Reader: I am reviewing résumés from the recent crop of college graduates and am stunned at the number who send a perfectly written cover letter and an interesting résumé but then ruin their chances with a profile photo attached to their e-mail that shows them hoisting a beer mug, smoking a hookah or posing in a tight T-shirt.
I wish you would do a column for these young people. There are thousands of them applying for jobs right now, and some of them are so well educated and so clueless. Thank you.
Karla: Hear that, young’uns? Time to ditch the duckface, banish the beer bong and think about how you’re presenting yourself to the people who can grant or deny you access to Paycheckville.

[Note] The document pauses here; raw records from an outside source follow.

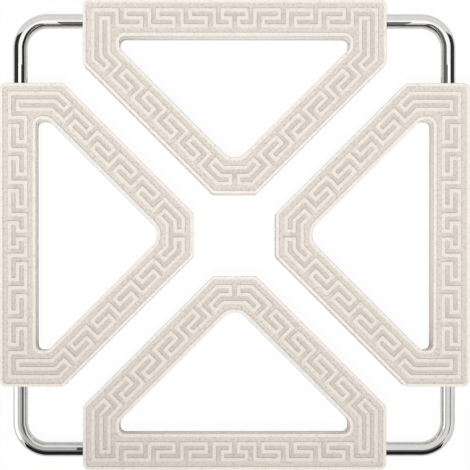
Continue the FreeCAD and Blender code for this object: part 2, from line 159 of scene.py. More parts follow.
coverShape = {
    "wall": 0.0015,             # skirt
    "topThickness": 0.001,      # cover above the frame, under the relief
    "edgeRadius": 0.0004,       # softened top edges
    "skirtRadius": 0.00015,     # lower edges of the skirt
    "shoulderRadius": 0.00022,  # rim's inner edge
    "footRadius": 0.00016,      # where the rim meets the ground
    "draft": 0.0004,            # how far a rim's side leans out at its foot
    "support": 0.00008,         # from each arc's end to a point that keeps the flat beside it flat
    "steps": 4,                 # in the section's arcs
    "bendSteps": 10,            # in the outline's corners
    "leastRadius": 0.0003,      # corners of the loops between outline and opening
    "holeClearance": 0.0003,    # rod to cover, all round
    "holeLip": 0.0003,          # flare of the rod hole at the outside
    "holeSpare": 0.001,         # how far the hole's cutter stands out at each end
    "holeSides": 72,
}

keyShape = {
    "width": 0.00175,           # raised line at half its height
    "rows": (0.00441, 0.007875, 0.01134),       # rows of the line, from the outline
    "units": 3,                 # whole keys between the middle and each outer corner
    "diagonalKeys": 4,          # whole keys along each diagonal
    "columnShare": 1 / 15.5,    # one column, as a share of the span to the third row
    "pitchShare": 3 / 70,       # one column on the diagonal, as a share of its length
    "startShare": 7.5 / 70,     # first crossing on the diagonal
    "draft": 0.00034,           # how far each side leans out from top to ground
    "shoulderRadius": 0.00022,
    "footRadius": 0.0002,
    "dip": 0.00004,             # how far the foot's fillet runs on under the ground
    "skirt": 0.0002,            # flat beyond the fillet, under the ground
    "root": 0.0003,             # how deep the line is rooted in the ground
    "sharpRadius": 0.00001,     # in place of none
    "cornerRadius": 0.00045,    # corners of the line, seen from above
    "support": 0.00012,
    "steps": 4,
}


def coverProfile():
    # The bar's section as (inset, height): outer wall up, over both rims, opening wall down and
    # back through the hollow underside
    shape = coverShape
    width, top, ground = panel["barWidth"], panel["top"], panel["ground"]
    rim, far = panel["outerRim"], panel["barWidth"] - panel["openingRim"]
    ceiling = ground - shape["topThickness"]
    lean = shape["draft"] / 2
    edge, skirt, shoulder, foot = (shape[key] for key in
                                   ["edgeRadius", "skirtRadius", "shoulderRadius", "footRadius"])
    table = [
        (0, panel["bottom"], skirt), (0, top, edge), (rim - lean, top, shoulder),
        (rim + lean, ground, foot), (far - lean, ground, foot), (far + lean, top, shoulder),
        (width, top, edge), (width, panel["bottom"], skirt),
        (width - shape["wall"], panel["bottom"], skirt), (width - shape["wall"], ceiling, foot),
        (shape["wall"], ceiling, foot), (shape["wall"], panel["bottom"], skirt)]
    table = np.array(table)
    # The section runs clockwise in (inset, height), so the arcs turn the other way by themselves
    return roundCorners(table[:, :2], table[:, 2], shape["support"], shape["steps"])


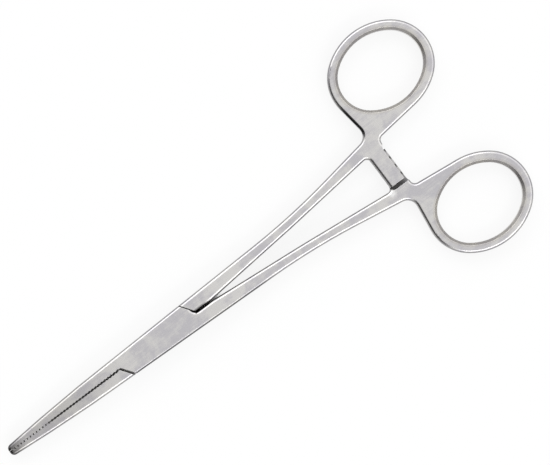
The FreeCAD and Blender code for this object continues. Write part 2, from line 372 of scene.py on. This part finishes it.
def makeWorld():
    world = bpy.data.worlds.new("studio")
    scene.world = world
    world.use_nodes = True
    tree = world.node_tree
    back = tree.nodes["Background"]
    look = addNode(tree, "ShaderNodeTexCoord", out="Generated")
    height = coordinate(tree, look, "Z")
    side = vectorMaths(tree, "DOT_PRODUCT", look, room["brightSide"])
    gap = vectorMaths(tree, "DOT_PRODUCT", look, room["darkSide"])
    light = room["low"] + height.smooth(*room["rise"]) * (room["band"] - room["low"])
    light = light - height.smooth(*room["fall"]) * (room["band"] - room["zenith"])
    light = light * (1 + room["sideSwing"] * side)
    light = light * (1 - room["darkShare"] * gap.smooth(*room["darkFade"]))
    back.inputs["Color"].default_value = grey(1)
    tree.links.new(light.out, back.inputs["Strength"])
    # the camera sees a plain backdrop instead
    camera = addNode(tree, "ShaderNodeLightPath", out="Is Camera Ray")
    backdrop = addNode(tree, "ShaderNodeBackground", None, {"Color": room["backdrop"], "Strength": 1})
    surface = addNode(tree, "ShaderNodeMixShader", None,
                      {0: camera, 1: Socket(tree, back.outputs[0]), 2: backdrop})
    tree.links.new(surface.out, tree.nodes["World Output"].inputs["Surface"])


lampAim = (-0.03, 0, 0)
lamps = [
    {"name": "keySide", "at": (-0.15, -0.75, 0.8), "size": (1.0, 0.4), "power": 2.0},
    {"name": "farSide", "at": (0.0, 0.7, 0.75), "size": (1.0, 0.25), "power": 2.2},
]


def makeLamp(lamp):
    light = bpy.data.lights.new(lamp["name"], "AREA")
    light.shape = "RECTANGLE"
    light.size, light.size_y = lamp["size"]
    light.energy = lamp["power"]
    holder = bpy.data.objects.new(lamp["name"], light)
    scene.collection.objects.link(holder)
    at = Vector(lamp["at"])
    aim = (Vector(lampAim) - at).to_track_quat("-Z", "Y")
    holder.matrix_world = Matrix.Translation(at) @ aim.to_matrix().to_4x4()


# straight down, turned as the photograph is
view = {
    "height": 0.609,
    "focal": 165,
    "sensor": 36,
    "nearest": 0.01,
    "over": (-0.0379, -0.0039),
    "turn": 143.09,
}


def makeCamera():
    data = bpy.data.cameras.new("camera")
    data.lens = view["focal"]
    data.sensor_width = view["sensor"]
    data.sensor_fit = "HORIZONTAL"
    data.clip_start = view["nearest"]
    holder = bpy.data.objects.new("camera", data)
    scene.collection.objects.link(holder)
    turn = Matrix.Rotation(math.radians(view["turn"]), 4, "Z")
    holder.matrix_world = Matrix.Translation((*view["over"], view["height"])) @ turn
    scene.camera = holder


makeFloor()
makeWorld()
for lamp in lamps:
    makeLamp(lamp)
makeCamera()
print("stage done")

But I’m thinking this cluelessness might be technological more than generational. Some of you may not be aware that if you have a profile picture on your e-mail account — Gmail, let’s say — other users outside your contacts list may be able to see it in the e-mails you send.
Just as you might ask friends to look over a cover letter or résumé for you, you should also send them test e-mails. If they can see that cheeky selfie you uploaded back in college, you should replace it with something more professional. Better yet, with all the free e-mail services out there, there’s no reason you can’t set up a new account just for job searches.
Photos aren’t the only way your e-mail correspondence could make a bad first impression. That George Carlin quote or religious passage in your signature might not seem as funny or inspirational to a hiring manager as it does to you — so stick with basic contact information. And make sure your e-mail address is business-appropriate and easy to connect to your résumé. Save your “ScoobySnax420” handle for messages to friends.
While we’re on the subject, all you not-so-recent grads should check out your virtual reflections, too. Does your LinkedIn profile show someone poised, polished and professional? If the picture you’re sharing with potential employers features kids, pets or your wedding, consider replacing it with a simple headshot — unless, of course, you’re seeking a gig working with kids or animals, or as a life-size cake topper. Overly personal photos are not only unprofessional, but also may reveal information about you that hiring managers have no legal right to know.